Quote verbatim everything from the line containing "obj.matrix_world = Matrix.Identity(4)" down to the line containing "CROTCH_REACH = 44.0", with both of those lines included and no others.

# PROVIDED INFORMATION start

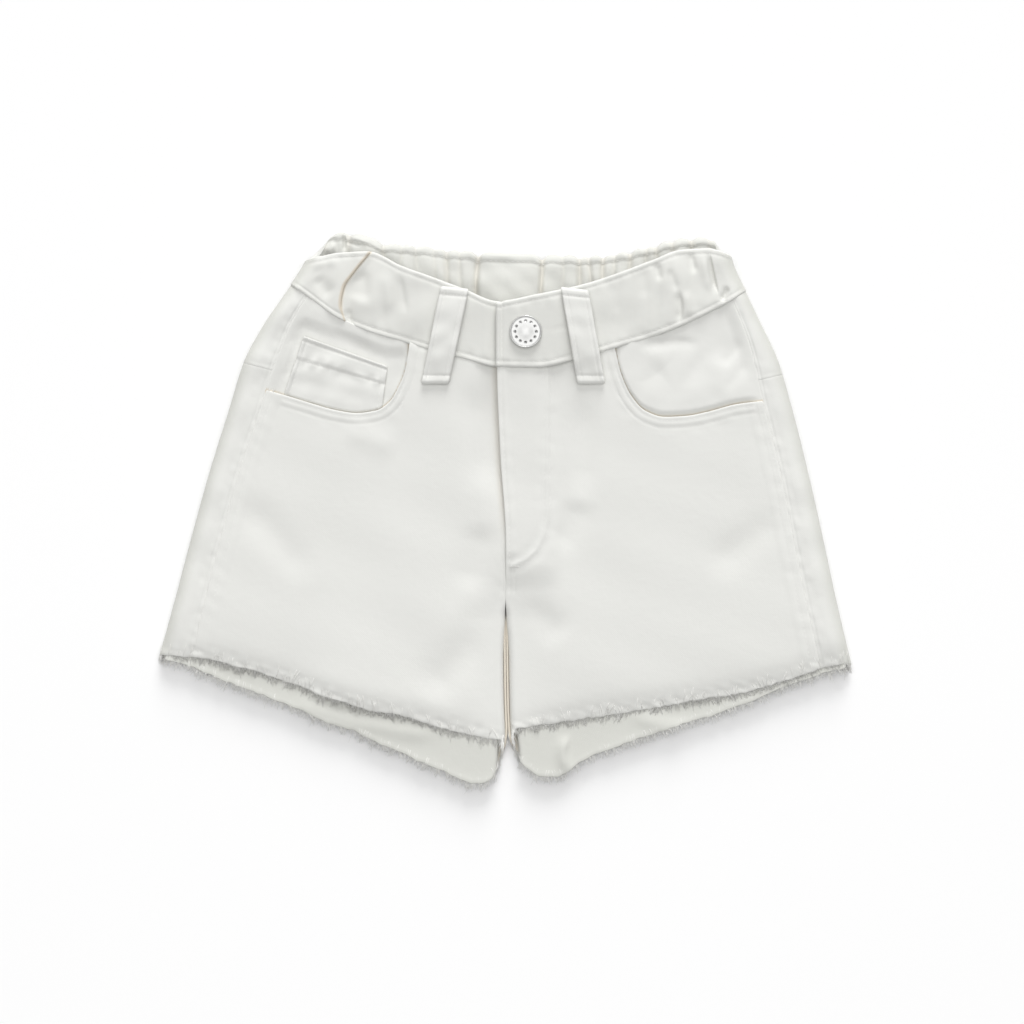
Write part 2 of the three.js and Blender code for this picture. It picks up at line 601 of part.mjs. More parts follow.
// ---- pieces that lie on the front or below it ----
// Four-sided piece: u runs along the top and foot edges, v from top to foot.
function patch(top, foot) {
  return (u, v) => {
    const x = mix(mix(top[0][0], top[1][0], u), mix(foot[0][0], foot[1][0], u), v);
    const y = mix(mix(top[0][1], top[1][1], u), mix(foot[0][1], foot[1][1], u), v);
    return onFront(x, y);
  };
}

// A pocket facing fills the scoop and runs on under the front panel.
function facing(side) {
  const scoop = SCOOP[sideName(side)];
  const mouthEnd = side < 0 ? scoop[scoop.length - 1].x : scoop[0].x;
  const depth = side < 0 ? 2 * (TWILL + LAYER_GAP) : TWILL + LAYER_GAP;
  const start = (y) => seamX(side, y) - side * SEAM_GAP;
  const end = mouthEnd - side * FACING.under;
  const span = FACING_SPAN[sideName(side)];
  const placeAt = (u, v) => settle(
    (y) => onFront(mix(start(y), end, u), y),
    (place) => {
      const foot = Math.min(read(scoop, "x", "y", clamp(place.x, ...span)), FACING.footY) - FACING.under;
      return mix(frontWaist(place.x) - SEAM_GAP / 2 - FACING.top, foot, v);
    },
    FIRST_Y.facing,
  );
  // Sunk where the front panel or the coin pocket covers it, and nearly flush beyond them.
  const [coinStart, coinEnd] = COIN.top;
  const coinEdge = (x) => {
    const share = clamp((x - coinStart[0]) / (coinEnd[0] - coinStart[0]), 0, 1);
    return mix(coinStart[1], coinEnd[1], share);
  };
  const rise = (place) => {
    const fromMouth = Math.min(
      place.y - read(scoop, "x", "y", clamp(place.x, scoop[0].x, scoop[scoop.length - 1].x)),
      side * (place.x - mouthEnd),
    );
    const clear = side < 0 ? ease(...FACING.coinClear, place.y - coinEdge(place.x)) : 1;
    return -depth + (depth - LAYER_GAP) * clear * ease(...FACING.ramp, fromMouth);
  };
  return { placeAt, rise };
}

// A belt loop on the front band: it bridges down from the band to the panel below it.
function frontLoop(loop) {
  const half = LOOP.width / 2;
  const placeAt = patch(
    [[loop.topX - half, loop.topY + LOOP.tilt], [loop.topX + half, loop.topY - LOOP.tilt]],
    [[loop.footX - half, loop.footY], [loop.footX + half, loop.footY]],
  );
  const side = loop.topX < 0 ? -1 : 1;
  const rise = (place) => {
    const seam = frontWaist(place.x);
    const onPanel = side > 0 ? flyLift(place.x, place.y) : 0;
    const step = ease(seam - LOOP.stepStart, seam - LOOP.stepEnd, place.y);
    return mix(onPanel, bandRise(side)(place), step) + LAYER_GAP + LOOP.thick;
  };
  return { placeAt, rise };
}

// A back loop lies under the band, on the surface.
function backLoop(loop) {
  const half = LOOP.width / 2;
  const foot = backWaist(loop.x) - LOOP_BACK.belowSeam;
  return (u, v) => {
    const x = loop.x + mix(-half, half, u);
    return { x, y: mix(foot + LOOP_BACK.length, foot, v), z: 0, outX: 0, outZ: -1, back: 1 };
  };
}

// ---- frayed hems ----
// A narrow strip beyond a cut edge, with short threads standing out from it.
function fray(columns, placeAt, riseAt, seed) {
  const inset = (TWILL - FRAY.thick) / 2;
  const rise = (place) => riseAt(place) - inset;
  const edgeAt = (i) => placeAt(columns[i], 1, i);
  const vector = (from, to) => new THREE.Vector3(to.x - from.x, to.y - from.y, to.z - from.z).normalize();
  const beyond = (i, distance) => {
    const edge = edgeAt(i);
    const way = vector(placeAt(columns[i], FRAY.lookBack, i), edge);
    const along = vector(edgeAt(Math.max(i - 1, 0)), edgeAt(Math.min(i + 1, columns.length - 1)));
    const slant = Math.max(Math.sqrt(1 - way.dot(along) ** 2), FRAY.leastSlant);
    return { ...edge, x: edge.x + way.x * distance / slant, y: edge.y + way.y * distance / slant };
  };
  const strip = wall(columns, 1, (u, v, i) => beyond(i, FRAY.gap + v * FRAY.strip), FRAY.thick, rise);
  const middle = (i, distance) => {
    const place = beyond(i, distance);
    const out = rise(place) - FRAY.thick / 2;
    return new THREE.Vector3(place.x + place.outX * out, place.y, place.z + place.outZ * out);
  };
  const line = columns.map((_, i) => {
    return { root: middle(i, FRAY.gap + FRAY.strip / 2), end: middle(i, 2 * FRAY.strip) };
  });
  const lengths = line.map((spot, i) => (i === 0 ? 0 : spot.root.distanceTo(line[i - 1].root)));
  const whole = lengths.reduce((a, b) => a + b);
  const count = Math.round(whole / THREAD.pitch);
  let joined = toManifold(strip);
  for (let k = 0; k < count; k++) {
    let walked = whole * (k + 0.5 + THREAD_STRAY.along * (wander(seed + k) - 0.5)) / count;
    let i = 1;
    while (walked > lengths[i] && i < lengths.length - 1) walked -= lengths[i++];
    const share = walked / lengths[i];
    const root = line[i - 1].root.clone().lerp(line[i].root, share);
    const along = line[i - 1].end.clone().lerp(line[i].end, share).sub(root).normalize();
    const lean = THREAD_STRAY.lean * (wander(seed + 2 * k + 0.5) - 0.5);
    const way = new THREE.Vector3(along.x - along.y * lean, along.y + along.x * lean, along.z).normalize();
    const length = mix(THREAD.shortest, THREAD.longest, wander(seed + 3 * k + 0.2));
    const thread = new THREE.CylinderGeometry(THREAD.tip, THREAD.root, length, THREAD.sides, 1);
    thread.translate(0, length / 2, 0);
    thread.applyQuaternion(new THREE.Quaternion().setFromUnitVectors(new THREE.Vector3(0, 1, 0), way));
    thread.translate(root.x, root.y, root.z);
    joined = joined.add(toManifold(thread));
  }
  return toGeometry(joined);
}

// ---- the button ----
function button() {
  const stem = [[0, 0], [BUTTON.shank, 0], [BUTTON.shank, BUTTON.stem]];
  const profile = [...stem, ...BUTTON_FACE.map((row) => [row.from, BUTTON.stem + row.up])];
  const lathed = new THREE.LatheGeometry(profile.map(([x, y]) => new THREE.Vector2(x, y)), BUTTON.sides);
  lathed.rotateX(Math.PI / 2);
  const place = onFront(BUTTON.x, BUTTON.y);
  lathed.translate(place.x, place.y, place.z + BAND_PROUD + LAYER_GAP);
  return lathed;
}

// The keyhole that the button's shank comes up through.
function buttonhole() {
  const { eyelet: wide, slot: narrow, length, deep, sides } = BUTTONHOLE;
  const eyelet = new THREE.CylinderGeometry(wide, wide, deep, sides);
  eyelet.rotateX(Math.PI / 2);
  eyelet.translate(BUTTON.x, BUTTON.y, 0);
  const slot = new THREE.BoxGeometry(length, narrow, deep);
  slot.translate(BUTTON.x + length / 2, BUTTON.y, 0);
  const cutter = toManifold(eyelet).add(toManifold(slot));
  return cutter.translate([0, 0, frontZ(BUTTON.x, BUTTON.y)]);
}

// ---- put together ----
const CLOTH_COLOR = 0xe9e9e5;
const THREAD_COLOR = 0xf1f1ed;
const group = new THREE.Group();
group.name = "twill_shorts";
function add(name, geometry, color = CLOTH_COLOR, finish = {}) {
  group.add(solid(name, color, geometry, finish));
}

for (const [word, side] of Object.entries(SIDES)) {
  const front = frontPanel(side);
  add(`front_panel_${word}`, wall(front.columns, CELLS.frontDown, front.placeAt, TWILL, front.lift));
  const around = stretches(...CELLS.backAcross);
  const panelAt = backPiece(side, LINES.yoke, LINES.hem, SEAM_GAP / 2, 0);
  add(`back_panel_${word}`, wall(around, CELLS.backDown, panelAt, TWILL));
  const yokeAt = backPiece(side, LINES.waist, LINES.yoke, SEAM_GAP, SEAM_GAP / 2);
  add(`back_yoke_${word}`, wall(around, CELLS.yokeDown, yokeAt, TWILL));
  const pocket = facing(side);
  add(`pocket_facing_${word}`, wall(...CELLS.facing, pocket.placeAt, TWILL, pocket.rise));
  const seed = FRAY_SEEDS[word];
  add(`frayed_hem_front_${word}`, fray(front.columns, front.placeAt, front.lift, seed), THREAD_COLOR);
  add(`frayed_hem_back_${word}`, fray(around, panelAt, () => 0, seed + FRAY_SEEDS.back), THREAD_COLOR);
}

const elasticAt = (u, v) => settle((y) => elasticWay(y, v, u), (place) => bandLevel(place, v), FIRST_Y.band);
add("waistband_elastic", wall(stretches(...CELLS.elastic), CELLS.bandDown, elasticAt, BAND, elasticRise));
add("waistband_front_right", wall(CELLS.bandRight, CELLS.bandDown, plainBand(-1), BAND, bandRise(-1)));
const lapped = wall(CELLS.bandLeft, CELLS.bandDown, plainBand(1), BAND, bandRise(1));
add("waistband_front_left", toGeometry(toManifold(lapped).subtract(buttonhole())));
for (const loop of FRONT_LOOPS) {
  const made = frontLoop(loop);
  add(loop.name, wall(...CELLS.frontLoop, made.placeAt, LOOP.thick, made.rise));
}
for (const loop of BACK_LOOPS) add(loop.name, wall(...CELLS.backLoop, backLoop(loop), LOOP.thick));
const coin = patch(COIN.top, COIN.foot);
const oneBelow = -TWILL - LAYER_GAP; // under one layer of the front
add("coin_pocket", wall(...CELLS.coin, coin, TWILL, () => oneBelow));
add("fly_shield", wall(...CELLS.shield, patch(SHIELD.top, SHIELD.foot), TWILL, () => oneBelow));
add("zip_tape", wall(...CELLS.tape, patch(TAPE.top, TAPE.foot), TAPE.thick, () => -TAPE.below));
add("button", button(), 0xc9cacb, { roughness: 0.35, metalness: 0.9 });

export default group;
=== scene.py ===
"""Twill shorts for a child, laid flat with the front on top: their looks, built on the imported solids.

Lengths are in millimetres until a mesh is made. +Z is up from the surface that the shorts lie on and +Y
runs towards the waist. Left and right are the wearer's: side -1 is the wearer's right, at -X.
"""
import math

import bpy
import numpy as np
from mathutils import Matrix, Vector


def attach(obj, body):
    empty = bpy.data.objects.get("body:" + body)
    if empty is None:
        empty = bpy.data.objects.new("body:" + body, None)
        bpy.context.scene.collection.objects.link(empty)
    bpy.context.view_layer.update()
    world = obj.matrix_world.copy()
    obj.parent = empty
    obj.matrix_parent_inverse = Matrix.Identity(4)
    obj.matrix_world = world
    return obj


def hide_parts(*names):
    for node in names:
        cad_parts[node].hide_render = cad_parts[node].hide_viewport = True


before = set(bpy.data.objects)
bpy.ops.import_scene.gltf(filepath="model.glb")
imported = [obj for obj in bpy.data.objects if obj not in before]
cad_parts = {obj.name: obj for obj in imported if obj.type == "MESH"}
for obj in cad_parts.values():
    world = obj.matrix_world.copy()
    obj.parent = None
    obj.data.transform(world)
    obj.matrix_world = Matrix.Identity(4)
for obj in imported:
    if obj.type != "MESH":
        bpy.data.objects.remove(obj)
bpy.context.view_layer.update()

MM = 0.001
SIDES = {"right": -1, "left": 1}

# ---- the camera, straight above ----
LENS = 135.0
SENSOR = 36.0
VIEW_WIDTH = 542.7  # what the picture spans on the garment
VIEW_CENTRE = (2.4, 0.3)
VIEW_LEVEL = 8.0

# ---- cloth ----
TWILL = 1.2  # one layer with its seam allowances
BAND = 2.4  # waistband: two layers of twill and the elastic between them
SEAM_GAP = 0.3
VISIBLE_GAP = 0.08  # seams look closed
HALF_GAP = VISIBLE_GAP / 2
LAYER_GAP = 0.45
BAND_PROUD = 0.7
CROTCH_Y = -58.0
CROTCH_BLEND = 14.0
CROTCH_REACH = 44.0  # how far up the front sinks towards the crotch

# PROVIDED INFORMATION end
# PROVIDED INFORMATION start

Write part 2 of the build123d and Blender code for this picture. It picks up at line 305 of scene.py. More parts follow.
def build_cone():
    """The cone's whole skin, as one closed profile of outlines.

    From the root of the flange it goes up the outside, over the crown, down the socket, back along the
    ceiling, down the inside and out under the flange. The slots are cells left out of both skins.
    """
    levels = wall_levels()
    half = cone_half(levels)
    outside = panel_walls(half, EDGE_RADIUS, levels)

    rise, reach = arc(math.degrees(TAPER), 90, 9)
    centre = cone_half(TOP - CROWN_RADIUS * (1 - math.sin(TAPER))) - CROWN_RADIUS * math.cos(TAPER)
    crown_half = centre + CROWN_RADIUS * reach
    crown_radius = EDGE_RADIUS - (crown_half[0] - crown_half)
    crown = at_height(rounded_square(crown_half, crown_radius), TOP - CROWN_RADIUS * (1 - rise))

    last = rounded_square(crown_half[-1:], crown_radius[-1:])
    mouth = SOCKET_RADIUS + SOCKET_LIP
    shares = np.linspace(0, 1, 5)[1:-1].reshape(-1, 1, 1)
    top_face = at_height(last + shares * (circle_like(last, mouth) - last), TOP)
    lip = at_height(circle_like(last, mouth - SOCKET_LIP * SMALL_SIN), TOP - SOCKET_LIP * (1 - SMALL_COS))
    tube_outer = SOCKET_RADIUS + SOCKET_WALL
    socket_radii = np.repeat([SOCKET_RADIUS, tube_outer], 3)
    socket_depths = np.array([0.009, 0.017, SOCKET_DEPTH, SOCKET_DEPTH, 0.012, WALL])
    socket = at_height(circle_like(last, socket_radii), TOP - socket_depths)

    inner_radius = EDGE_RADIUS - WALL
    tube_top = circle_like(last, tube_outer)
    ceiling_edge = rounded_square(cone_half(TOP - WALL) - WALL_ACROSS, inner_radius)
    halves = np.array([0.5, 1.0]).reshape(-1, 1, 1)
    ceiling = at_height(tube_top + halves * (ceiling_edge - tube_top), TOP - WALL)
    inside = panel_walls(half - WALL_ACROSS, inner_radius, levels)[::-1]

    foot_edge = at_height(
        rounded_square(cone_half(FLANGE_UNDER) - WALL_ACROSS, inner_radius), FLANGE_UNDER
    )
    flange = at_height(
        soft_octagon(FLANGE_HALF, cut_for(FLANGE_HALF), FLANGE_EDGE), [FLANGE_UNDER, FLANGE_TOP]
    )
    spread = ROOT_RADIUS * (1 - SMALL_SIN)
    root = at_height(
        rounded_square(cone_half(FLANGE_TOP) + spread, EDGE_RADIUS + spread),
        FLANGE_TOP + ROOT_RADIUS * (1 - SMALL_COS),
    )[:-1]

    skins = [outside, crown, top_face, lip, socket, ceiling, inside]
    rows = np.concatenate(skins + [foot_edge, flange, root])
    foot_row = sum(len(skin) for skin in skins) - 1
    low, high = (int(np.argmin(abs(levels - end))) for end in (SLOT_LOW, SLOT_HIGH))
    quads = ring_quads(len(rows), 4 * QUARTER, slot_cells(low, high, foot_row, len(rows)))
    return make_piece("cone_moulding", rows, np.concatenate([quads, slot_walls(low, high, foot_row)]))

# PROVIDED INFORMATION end

## SOLUTION TO THE EXERCISE
    obj.matrix_world = Matrix.Identity(4)
for obj in imported:
    if obj.type != "MESH":
        bpy.data.objects.remove(obj)
bpy.context.view_layer.update()

MM = 0.001
SIDES = {"right": -1, "left": 1}

# ---- the camera, straight above ----
LENS = 135.0
SENSOR = 36.0
VIEW_WIDTH = 542.7  # what the picture spans on the garment
VIEW_CENTRE = (2.4, 0.3)
VIEW_LEVEL = 8.0

# ---- cloth ----
TWILL = 1.2  # one layer with its seam allowances
BAND = 2.4  # waistband: two layers of twill and the elastic between them
SEAM_GAP = 0.3
VISIBLE_GAP = 0.08  # seams look closed
HALF_GAP = VISIBLE_GAP / 2
LAYER_GAP = 0.45
BAND_PROUD = 0.7
CROTCH_Y = -58.0
CROTCH_BLEND = 14.0
CROTCH_REACH = 44.0  # how far up the front sinks towards the crotch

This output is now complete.